T5 - Extreme Sensors
T5 develops sensing technologies for extreme environments and challenging measurement regimes where conventional approaches break down. The thrust targets sensors and materials that enable new modalities and higher resilience, and it defines the constraints that drive front-end and node co-design across the program.
AUREIS Thrust 5 extends intelligent sensing into extreme environments and higher-energy regimes, where sensor survivability, thermal management, and radiation tolerance are limiting. We develop and benchmark sensor materials and device architectures that expand sensitivity to higher energies and improve resilience, reducing operational overhead and enabling deployment in harsh conditions such as fusion/fission environments and other high-radiation/high-temperature settings.

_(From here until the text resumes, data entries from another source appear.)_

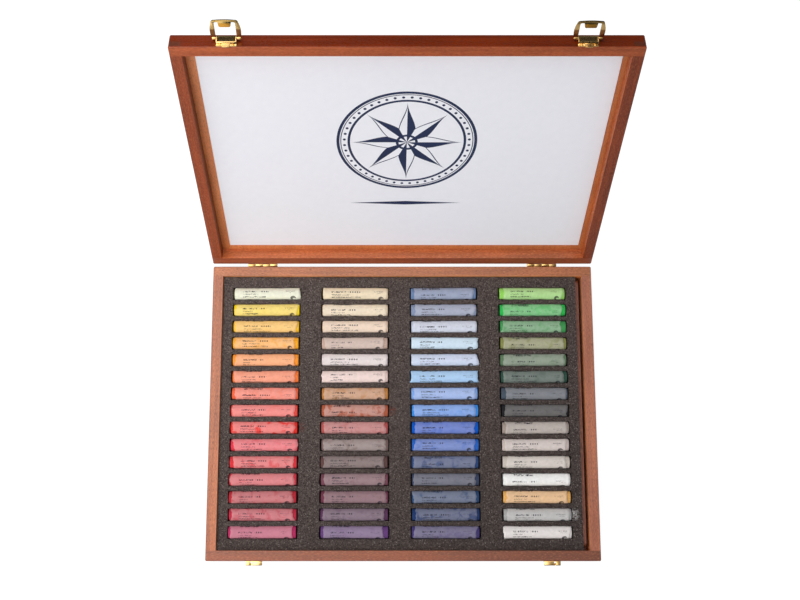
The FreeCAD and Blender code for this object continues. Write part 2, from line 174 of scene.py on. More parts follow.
world = bpy.data.worlds.new("studio")
bpy.context.scene.world = world
world.use_nodes = True
tree = world.node_tree
tree.nodes.clear()
seen = add(tree, "LightPath")
direction = add(tree, "SeparateXYZ", {0: add(tree, "TexCoord").outputs["Generated"]})
overhead = add(tree, "MapRange", {0: direction.outputs["Z"], 1: 0.60, 2: 0.92, 4: 2.1})
leftward_wall = add(tree, "MapRange", {0: direction.outputs["X"], 1: -0.20, 2: 0.22, 3: 1.38, 4: 0.18})
ceiling = add(
    tree, "Math", {0: overhead.outputs[0], 1: leftward_wall.outputs[0], 2: 0.03}, operation="MULTIPLY_ADD")
fill = add(tree, "Background", {"Color": linear("#f4f6ff"), "Strength": 0.52})
room = add(tree, "Background", {"Color": (1, 1, 1, 1), "Strength": ceiling.outputs[0]})
white = add(tree, "Background", {"Color": (1, 1, 1, 1), "Strength": 1.0})
mirror_mix = add(
    tree, "MixShader", {0: seen.outputs["Is Glossy Ray"], 1: fill.outputs[0], 2: room.outputs[0]})
camera_mix = add(
    tree, "MixShader", {0: seen.outputs["Is Camera Ray"], 1: mirror_mix.outputs[0], 2: white.outputs[0]})
add(tree, "OutputWorld", {"Surface": camera_mix.outputs[0]})
print("floor at", round(cad_box[0][2] / mm, 2), "mm")

# %% [markdown]
# ## Lamps
# One soft box stands low in front and to the left, so the rims brighten to the left and the lid's card is
# evenly lit. A wider one stands high at the back left and lays the pale sheen on the varnish.

# %% Lamps


def soft_box(name, place, aim, width, height, power):
    """A rectangular area lamp that points at aim."""
    data = bpy.data.lights.new(name, "AREA")
    data.shape = "RECTANGLE"
    data.size = width
    data.size_y = height
    data.energy = power
    lamp = bpy.data.objects.new(name, data)
    lamp.location = place
    lamp.rotation_euler = (Vector(aim) - Vector(place)).to_track_quat("-Z", "Y").to_euler()
    bpy.context.scene.collection.objects.link(lamp)
    return lamp


case_middle = (0, 0, 0.05)
soft_box("key_front_left", (-0.60, -0.80, 0.56), case_middle, 1.0, 0.9, 6.5)
soft_box("sheen_back_left", (-0.45, 0.48, 1.10), case_middle, 1.4, 1.2, 7.8)

# %% [markdown]
# ## Mahogany-stained boards
# The frames are a close-grained hardwood, stained red-brown and given a thin satin varnish. The stain
# settles in the pores, which show as short dark dashes along the board, and soaks deep into end grain,
# so the finger joints show as darker patches. One pattern is stretched along X; a Mapping node turns it
# along each board, and for the lid it also turns back the angle by which the lid stands open.

# %% Board material
lid_turn = math.radians(-frame["joints"][0]["range_deg"][0])
quarter_turn = math.radians(90)
grain_length = 70 * mm
grain_width = 3.2 * mm
pore_length = 2.8 * mm
pore_width = 0.6 * mm     # real pores are 0.2 mm wide: drawn this coarse to show at all
tone_patch = 45 * mm
# painted shade: faces that look outward are multiplied by this, which darkens them
painted_shade_outward = (0.46, 0.25, 0.05)
# painted bounce light: faces that look inward are multiplied by this, which lightens them
painted_bounce_inward = (2.10, 2.60, 2.50)


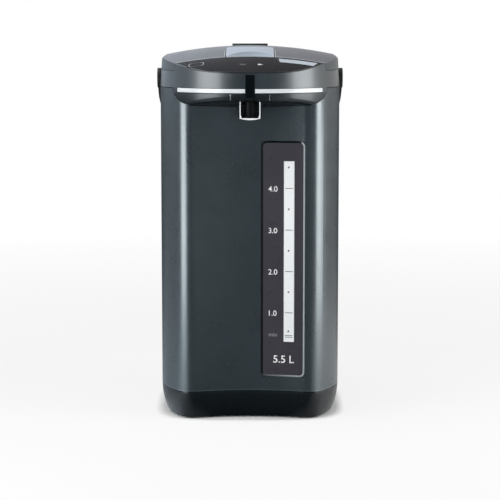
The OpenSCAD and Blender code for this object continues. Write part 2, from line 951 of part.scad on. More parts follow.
module inner_pot() {
    color("#c6cacb") difference() {
        union() {
            rotate_extrude() difference() {
                pot_half_2d(0);
                translate([0, 0.01]) pot_half_2d(sheet);
            }
            translate([0, 0, mouth_z - sheet]) difference() {
                cylinder(h = sheet, r = neck_r + 3.6);
                translate([0, 0, -1]) cylinder(h = 5, r = neck_in_r);
            }
            translate([pump_c.x, pump_c.y, stub_low_z])
                cylinder(h = floor_z - stub_low_z - sheet / 2, r = stub_r);
        }
        translate([pump_c.x, pump_c.y, stub_low_z - 1]) cylinder(h = 30, r = stub_r - 0.8);
    }
}

module mouth_ring() {
    color("#2a2e30") translate([0, 0, deck_z - 6]) difference() {
        union() {
            cylinder(h = mouth_z - sheet - deck_z + 6, r = mouth_ring_r - 2.5);
            translate([0, 0, 6]) cylinder(h = mouth_z - sheet - deck_z, r = mouth_ring_r);
        }
        translate([0, 0, -1]) cylinder(h = 20, r = neck_r + running);
    }
}

module outlet_strainer() {
    color("#aeb3b5") translate([pump_c.x, pump_c.y, floor_z + 0.02]) difference() {
        cylinder(h = 5, r1 = 12, r2 = 9);
        translate([0, 0, -0.8]) cylinder(h = 5, r1 = 11.4, r2 = 8.4);
        for (i = [0 : 5]) rotate(60 * i) translate([5, 0, 0]) cylinder(h = 20, r = 1.4);
        cylinder(h = 20, r = 1.4);
    }
}

module heater_plate() {
    color("#8f9395") difference() {
        union() {
            translate([0, 0, floor_z - sheet - 4]) cylinder(h = 4, r = pot_r - 25);
            for (side = [-1, 1]) translate([-40, side * 14 - 3, floor_z - sheet - 14])
                cube([1, 6, 12]);
        }
        translate([pump_c.x, pump_c.y, 0]) cylinder(h = far, r = stub_r + 3);
    }
}

module thermal_cutout() {
    color("#5c5f61") translate([0, 0, floor_z - sheet - 4]) mirror([0, 0, 1]) {
        cylinder(h = 7, r = 8);
        cylinder(h = 1, r = 11);
    }
}

module temperature_sensor() {
    color("#b08d3c") translate([-18, -24, floor_z - sheet - 4]) mirror([0, 0, 1]) {
        cylinder(h = 3, r = 4);
        cylinder(h = 9, r = 2.5);
    }
}

// ---- pump ----

chamber_r = impeller_r + 2;
outlet_run = [[tube_x, -pump_lead - 8, outlet_z], [tube_x, -pump_lead - pump_r - 8, outlet_z]];

module pump_housing() {
    color("#d8d8d2") difference() {
        union() {
            translate([pump_c.x, pump_c.y, pump_low_z]) {
                cylinder(h = pump_top_z - pump_low_z, r = pump_r);
                cylinder(h = pump_top_z - pump_low_z + 6, r = stub_r);
            }
            pipe_run(outlet_run, tube_r);
        }
        translate([pump_c.x, pump_c.y, pump_low_z + 3])
            cylinder(h = pump_top_z - pump_low_z - 6, r = chamber_r);
        translate([pump_c.x, pump_c.y, pump_top_z - 4]) cylinder(h = 20, r = stub_r - 1.5);
        translate([pump_c.x, pump_c.y, pump_low_z + 1]) cylinder(h = 5, r = 2 + running);
        translate([tube_x, -pump_lead - 12, outlet_z]) rotate([90, 0, 0])
            cylinder(h = 40, r = tube_bore_r);
    }
}

module impeller() {
    color("#e9e7df") translate([pump_c.x, pump_c.y, pump_low_z + 3.6]) difference() {
        union() {
            cylinder(h = 1.6, r = impeller_r);
            cylinder(h = 6, r = 4);
            for (i = [0 : 5]) rotate(60 * i) translate([3, -0.6, 0])
                cube([impeller_r - 4, 1.2, 6]);
        }
        translate([0, 0, -1]) cylinder(h = 20, r = 2 + running);
    }
}

module impeller_shaft() {
    color("#9a9ea0") translate([pump_c.x, pump_c.y, pump_low_z + 1]) cylinder(h = 10, r = 2);
}

module pump_motor() {
    color("#6a6e72") translate([pump_c.x, pump_c.y, motor_z])
        cylinder(h = pump_low_z - motor_z, r = pump_r - 3);
}

module pump_mount() {
    color("#202224") translate([pump_c.x, pump_c.y, ledge_z]) difference() {
        cylinder(h = motor_z - ledge_z + 5, r = pump_r - 1);
        translate([0, 0, motor_z - ledge_z]) cylinder(h = 20, r = pump_r - 3 + running);
        translate([0, 0, -1]) cylinder(h = 20, r = 8);
    }
}

module suction_hose() {
    color("#e4e2da") translate([pump_c.x, pump_c.y, pump_top_z + 0.2]) difference() {
        cylinder(h = stub_low_z - pump_top_z + 7, r = stub_r + hose_t);
        translate([0, 0, -1]) cylinder(h = 40, r = stub_r + running);
    }
}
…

- WBG/UWBG sensor concepts (e.g., GaN/SiC/diamond-class approaches where appropriate) for higher-energy detection and radiation tolerance
- Thermal and survivability co-design (materials + integration approaches that reduce reliance on cooling)
- High-speed sensor operation and benchmarking relevant to ultrafast regimes
- Characterization under harsh conditions using targeted experiments to quantify limits and inform predictive design
- Constraint definition for the system stack (signal characteristics, speed, noise, dynamic range, survivability) feeding into T3–4 and T1–2
Interfaces: T5 provides sensor operating envelopes and constraints that drive front-end and node design (T3–4) and define realistic data characteristics for workflow development (T1–2).
Outputs: sensor operating envelopes, benchmarking results, and released talks/papers linked via Workshops & Publications.